The request:
Reproduce all of the data word for word.

***** Raw data

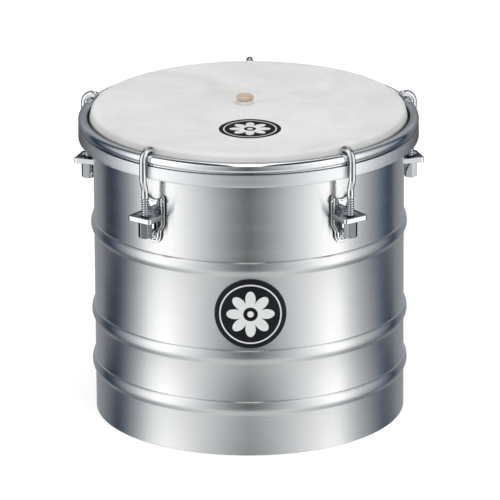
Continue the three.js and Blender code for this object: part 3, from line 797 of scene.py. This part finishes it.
def cane_profile():
    """(radius, height) rows of the cane: its own radius plus, at each growth ring, a swelling of
    0.45 mm that falls off as a bell curve 1.3 mm wide, less a fine groove just above it."""
    height = np.linspace(stick_low, stick_high, 320)
    away = height[:, None] - ring_levels[None, :]
    swell = swell_height * np.exp(-((away / swell_width) ** 2)).sum(1)
    groove = groove_depth * np.exp(-(((away - groove_above) / groove_width) ** 2)).sum(1)
    wall = np.stack([cane_radius + swell - groove, height], -1)
    hollow = [[0, stick_low + hollow_depth], [cane_hollow, stick_low + hollow_depth],
              [cane_hollow, stick_low + 0.2 * mm], [cane_hollow + 0.2 * mm, stick_low]]
    return np.concatenate([hollow, [[cane_radius - 0.3 * mm, stick_low]], wall[1:], [[0, stick_high]]])


bamboo, tree, shader = new_material("bamboo_cane")
place = object_place(tree)
strands = noise(add(tree, "Mapping", Vector=place, Scale=(900, 900, 14)).outputs[0], 1.0, 4.0, 0.6)
golden = mix(spread(strands, 0.3, 0.7), (0.44, 0.29, 0.11), (0.70, 0.55, 0.29))
height = object_xyz(tree)["Z"]
stains = [within(calculate("ABSOLUTE", minus(height, float(ring) + groove_above)), stain_half, stain_soft)
          for ring in ring_levels]
stained = calculate("MAXIMUM", calculate("MAXIMUM", stains[0], stains[1]), stains[2])
ringed = mix(times(stained, 0.8), golden, (0.16, 0.09, 0.04))
aged = mix(spread(noise(place, 60.0, 3.0), 0.45, 0.7, 0.0, 0.35), ringed, (0.50, 0.36, 0.16))
feed(shader, Base_Color=aged, Roughness=spread(strands, 0.3, 0.7, 0.30, 0.46),
     Normal=bump(strands, 0.25, 0.1 * mm))
cane_points = turned(cane_profile(), 48, tie_axis)
dress(surface("bamboo_stick", cane_points), bamboo, "stick", "friction_stick")

# Button: the turned wooden head of the stick, a low disc with rounded edges and a shallow hollow
# in its top, waxed. It is pegged on the cane above the skin.
button_low, button_high = (corner.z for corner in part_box("stick_button"))
button_radius, lower_edge, upper_edge = 5.7 * mm, 0.8 * mm, 1.2 * mm
button_profile = np.concatenate([
    [[0, button_low], [4.6 * mm, button_low]],
    arc(button_radius - lower_edge, button_low + lower_edge, lower_edge, 270, 360, 6),
    arc(button_radius - upper_edge, button_high - upper_edge, upper_edge, 0, 90, 8),
    [[3.6 * mm, button_high - 0.10 * mm], [2.6 * mm, button_high - 0.34 * mm],
     [1.4 * mm, button_high - 0.5 * mm], [0, button_high - 0.55 * mm]],
])
turned_wood, tree, shader = new_material("turned_wood")
laid = add(tree, "Mapping", Vector=object_place(tree), Rotation=(0, 0, math.radians(4)),
           Scale=(70, 620, 620))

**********

Response below:
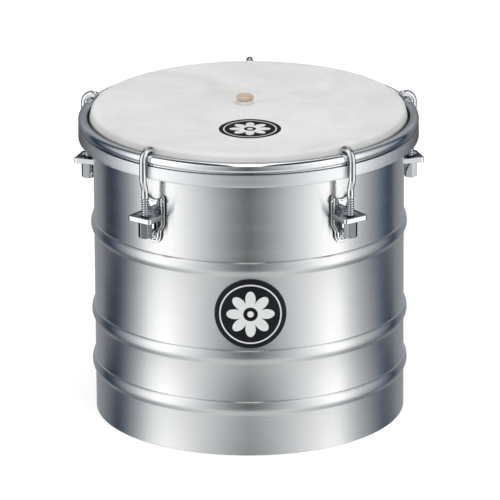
Continue the three.js and Blender code for this object: part 3, from line 797 of scene.py. This part finishes it.
def cane_profile():
    """(radius, height) rows of the cane: its own radius plus, at each growth ring, a swelling of
    0.45 mm that falls off as a bell curve 1.3 mm wide, less a fine groove just above it."""
    height = np.linspace(stick_low, stick_high, 320)
    away = height[:, None] - ring_levels[None, :]
    swell = swell_height * np.exp(-((away / swell_width) ** 2)).sum(1)
    groove = groove_depth * np.exp(-(((away - groove_above) / groove_width) ** 2)).sum(1)
    wall = np.stack([cane_radius + swell - groove, height], -1)
    hollow = [[0, stick_low + hollow_depth], [cane_hollow, stick_low + hollow_depth],
              [cane_hollow, stick_low + 0.2 * mm], [cane_hollow + 0.2 * mm, stick_low]]
    return np.concatenate([hollow, [[cane_radius - 0.3 * mm, stick_low]], wall[1:], [[0, stick_high]]])


bamboo, tree, shader = new_material("bamboo_cane")
place = object_place(tree)
strands = noise(add(tree, "Mapping", Vector=place, Scale=(900, 900, 14)).outputs[0], 1.0, 4.0, 0.6)
golden = mix(spread(strands, 0.3, 0.7), (0.44, 0.29, 0.11), (0.70, 0.55, 0.29))
height = object_xyz(tree)["Z"]
stains = [within(calculate("ABSOLUTE", minus(height, float(ring) + groove_above)), stain_half, stain_soft)
          for ring in ring_levels]
stained = calculate("MAXIMUM", calculate("MAXIMUM", stains[0], stains[1]), stains[2])
ringed = mix(times(stained, 0.8), golden, (0.16, 0.09, 0.04))
aged = mix(spread(noise(place, 60.0, 3.0), 0.45, 0.7, 0.0, 0.35), ringed, (0.50, 0.36, 0.16))
feed(shader, Base_Color=aged, Roughness=spread(strands, 0.3, 0.7, 0.30, 0.46),
     Normal=bump(strands, 0.25, 0.1 * mm))
cane_points = turned(cane_profile(), 48, tie_axis)
dress(surface("bamboo_stick", cane_points), bamboo, "stick", "friction_stick")

# Button: the turned wooden head of the stick, a low disc with rounded edges and a shallow hollow
# in its top, waxed. It is pegged on the cane above the skin.
button_low, button_high = (corner.z for corner in part_box("stick_button"))
button_radius, lower_edge, upper_edge = 5.7 * mm, 0.8 * mm, 1.2 * mm
button_profile = np.concatenate([
    [[0, button_low], [4.6 * mm, button_low]],
    arc(button_radius - lower_edge, button_low + lower_edge, lower_edge, 270, 360, 6),
    arc(button_radius - upper_edge, button_high - upper_edge, upper_edge, 0, 90, 8),
    [[3.6 * mm, button_high - 0.10 * mm], [2.6 * mm, button_high - 0.34 * mm],
     [1.4 * mm, button_high - 0.5 * mm], [0, button_high - 0.55 * mm]],
])
turned_wood, tree, shader = new_material("turned_wood")
laid = add(tree, "Mapping", Vector=object_place(tree), Rotation=(0, 0, math.radians(4)),
           Scale=(70, 620, 620))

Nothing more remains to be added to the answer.